Supplied material:
****************
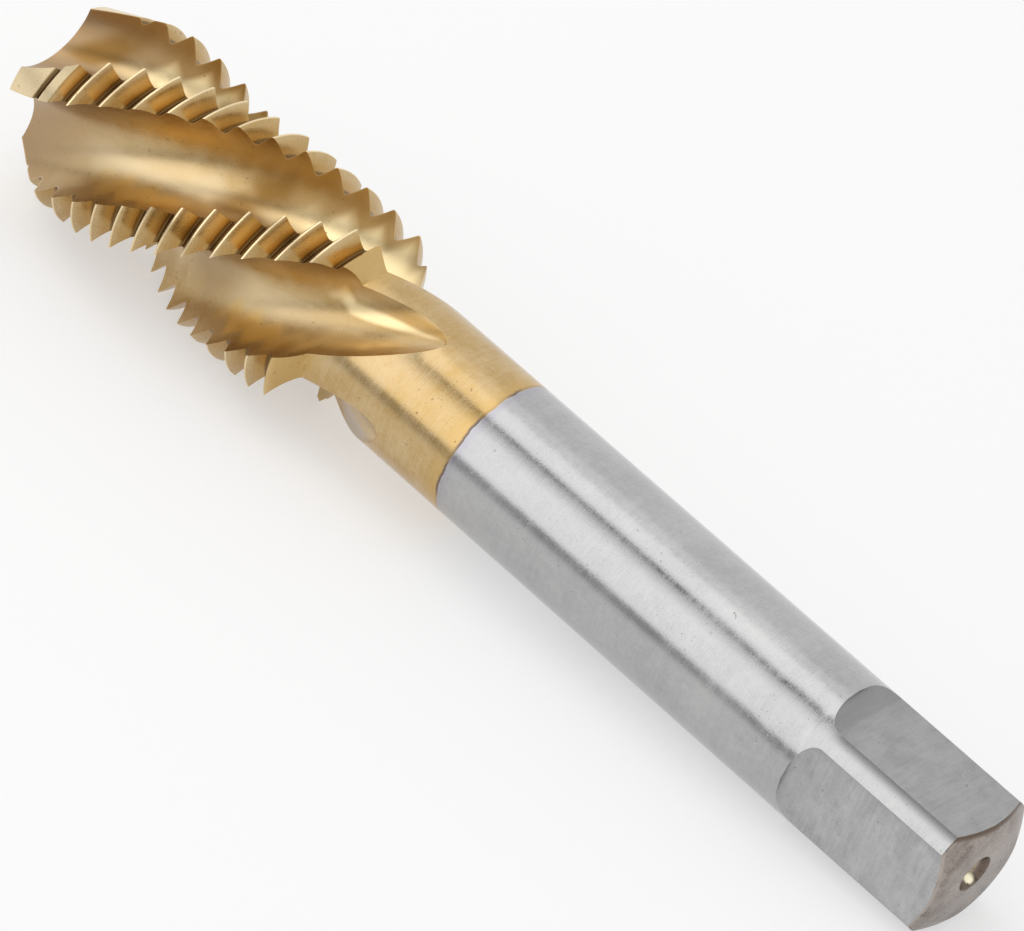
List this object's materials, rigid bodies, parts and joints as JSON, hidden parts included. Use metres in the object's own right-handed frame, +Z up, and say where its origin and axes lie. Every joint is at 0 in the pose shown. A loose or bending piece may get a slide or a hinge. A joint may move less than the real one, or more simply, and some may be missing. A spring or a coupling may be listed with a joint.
{
  "type": "spiral flute tap",
  "caption": "Machine tap with left-hand thread and helical chip flutes, a coated cutting end, a plain round shank and a square drive end.",
  "frame": {"origin": "on the surface that the tap lies on, below the middle of its bounding box", "axes": "+X from the tip towards the drive end, seen from above along the tap; +Z up. The turning axis lies in the XZ plane and drops 2.4 degrees towards the drive end, because the thread is thicker than the shank"},
  "size_m": [0.1134, 0.0201, 0.0204],
  "materials": {
    "tool_steel": "ground high speed steel; a thin gold nitride coat covers the thread, the flutes and the front of the shank, and the rest of the shank is bare"
  },
  "bodies": {
    "root": {"tap": "tool_steel"}
  },
  "joints": []
}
****************
Stated goal: Extract each line from the listing above, please, and repeat it exactly.

Final result:
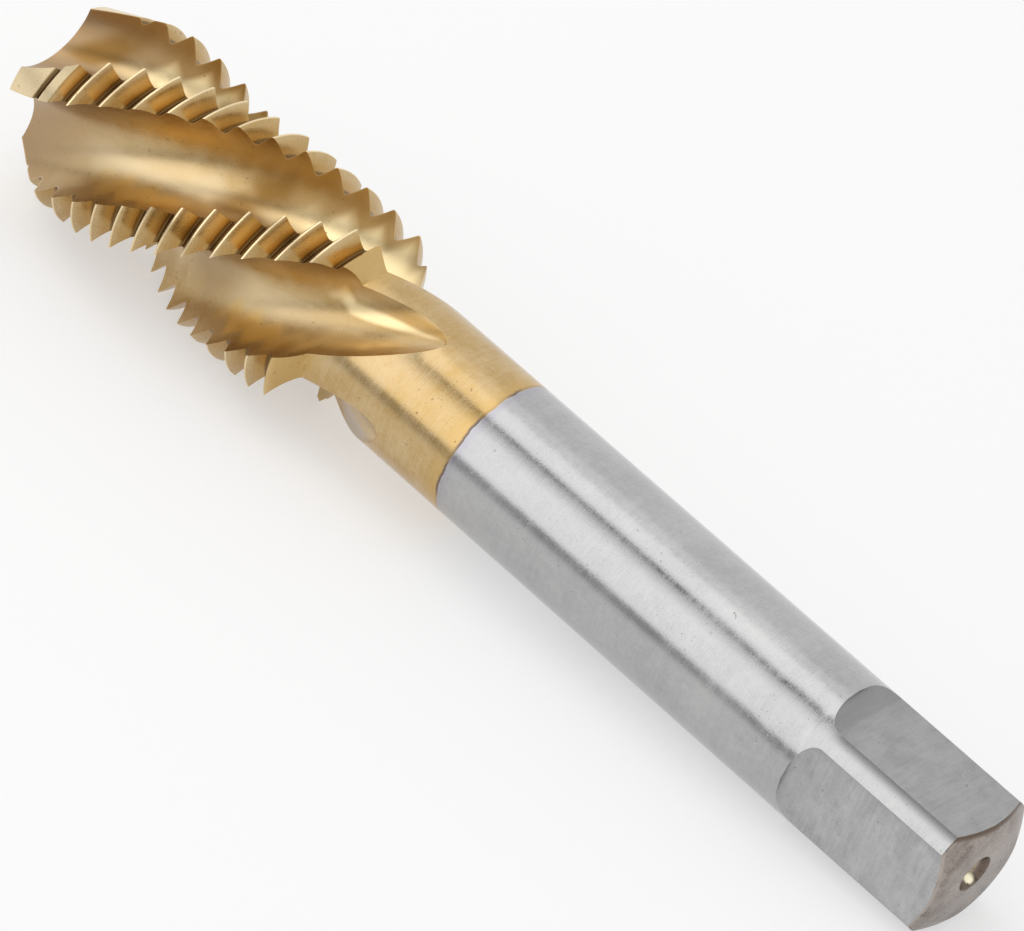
List this object's materials, rigid bodies, parts and joints as JSON, hidden parts included. Use metres in the object's own right-handed frame, +Z up, and say where its origin and axes lie. Every joint is at 0 in the pose shown. A loose or bending piece may get a slide or a hinge. A joint may move less than the real one, or more simply, and some may be missing. A spring or a coupling may be listed with a joint.
{
  "type": "spiral flute tap",
  "caption": "Machine tap with left-hand thread and helical chip flutes, a coated cutting end, a plain round shank and a square drive end.",
  "frame": {"origin": "on the surface that the tap lies on, below the middle of its bounding box", "axes": "+X from the tip towards the drive end, seen from above along the tap; +Z up. The turning axis lies in the XZ plane and drops 2.4 degrees towards the drive end, because the thread is thicker than the shank"},
  "size_m": [0.1134, 0.0201, 0.0204],
  "materials": {
    "tool_steel": "ground high speed steel; a thin gold nitride coat covers the thread, the flutes and the front of the shank, and the rest of the shank is bare"
  },
  "bodies": {
    "root": {"tap": "tool_steel"}
  },
  "joints": []
}